El Efecto Pigmalión y las expectativas
Son varias las áreas de la psicología que investigan el importante papel que las etiquetas tienen en nuestra manera de relacionarnos. Se sabe, por ejemplo, que una parte esencial de nuestros comportamientos cotidianos dependen de las expectativas que se tienen no solo sobre las situaciones concretas (una clase magistral, una obra de teatro, etc.) sino también sobre las personas involucradas en estas situaciones.
Así, por ejemplo, se ha llegado a describir algo llamado Efecto Pigmalión: algo tan abstracto e inmaterial como las expectativas sobre uno mismo y el resto de personas tiene una plasmación material en nuestra manera de actuar, incluso llevando nuestras capacidades más allá de los límites que creíamos que teníamos.
Es por eso que merece la pena dedicar un tiempo a reflexionar si las etiquetas que utilizamos para describirnos a nosotros mismos nos ayudan a comprendernos mejor o, por el contrario, nos limitan innecesariamente.
Poniendo fin a las etiquetas negativas
Eliminar estas etiquetas limitantes consiste en, básicamente, reconocerlas como tal y actuar en consecuencia.
Para lo primero es necesario hacerse una serie de preguntas acerca de nuestra propia autoimagen. Puedes empezar, en primer lugar respondiendo a estos puntos:
- ¿Qué etiquetas llevo?
- ¿Qué adjetivos me han acompañado a lo largo de la vida?

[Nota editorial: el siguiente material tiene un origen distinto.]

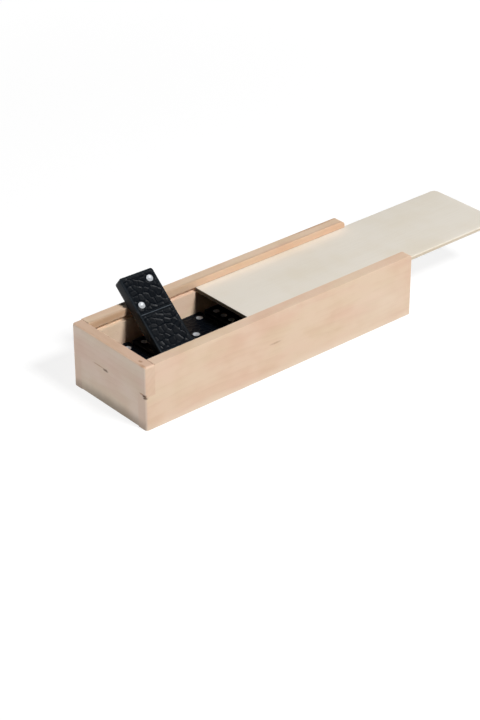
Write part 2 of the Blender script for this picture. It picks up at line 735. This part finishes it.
def pebbles(u, v, seed):
    """Height from 0 to 1: ridges where the nearest and second-nearest seeds are equally far, each pair's
    of its own height, and between them facets that rise along a slope of their own seed."""
    random = np.random.default_rng(seed)
    across, along = np.meshgrid(np.arange(-12, 13, CELL), np.arange(-25, 26, CELL * ROW))
    across = across + (np.arange(along.shape[0]) % 2)[:, None] * CELL / 2
    seeds = np.stack([across, along], -1).reshape(-1, 2)
    seeds = seeds + random.uniform(-SEED_JITTER, SEED_JITTER, seeds.shape) * CELL
    slope = random.uniform(-SEED_TILT, SEED_TILT, seeds.shape)
    away = np.hypot(np.expand_dims(u, -1) - seeds[:, 0], np.expand_dims(v, -1) - seeds[:, 1])
    order = np.argsort(away, axis=-1)
    near = np.take_along_axis(away, order[..., :2], -1)
    share = np.sin(order[..., 0] * order[..., 1] * 7.31 + order[..., :2].sum(-1) * 1.7) ** 2
    ridge = (0.25 + 0.75 * share) * np.exp(-(((near[..., 1] - near[..., 0]) / RIDGE_SOFT) ** 2))
    own, tilt = seeds[order[..., 0]], slope[order[..., 0]]
    facet = 0.25 + (u - own[..., 0]) * tilt[..., 0] + (v - own[..., 1]) * tilt[..., 1]
    return np.clip(facet + ridge * (1 - 0.7 * np.clip(facet, 0, 1)), 0, 1)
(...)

- ¿Quién me los puso y por qué?
- ¿Cuáles me han ayudado?
- ¿Cuáles me han perjudicado?
- ¿Cuáles han sido útiles y ya no lo son?
A partir de estas preguntas, es recomendable ir pasando a otras más específicas para los casos concretos para, de este modo, llegar a un análisis lo más exhaustivo posible. Sin embargo, esto no llevaría llevar mucho tiempo, para así comprometerse a intentar llegar a conclusiones claras que permitan seguir avanzando a partir de ese punto.
A partir de ahí, es bueno examinar nuestros comportamientos habituales y reflexionar sobre si estamos siendo coherentes con la autoimagen renovada que vimos tras el periodo de examinación. Esto puede llevar un tiempo, pero todos los grandes cambios lo merecen.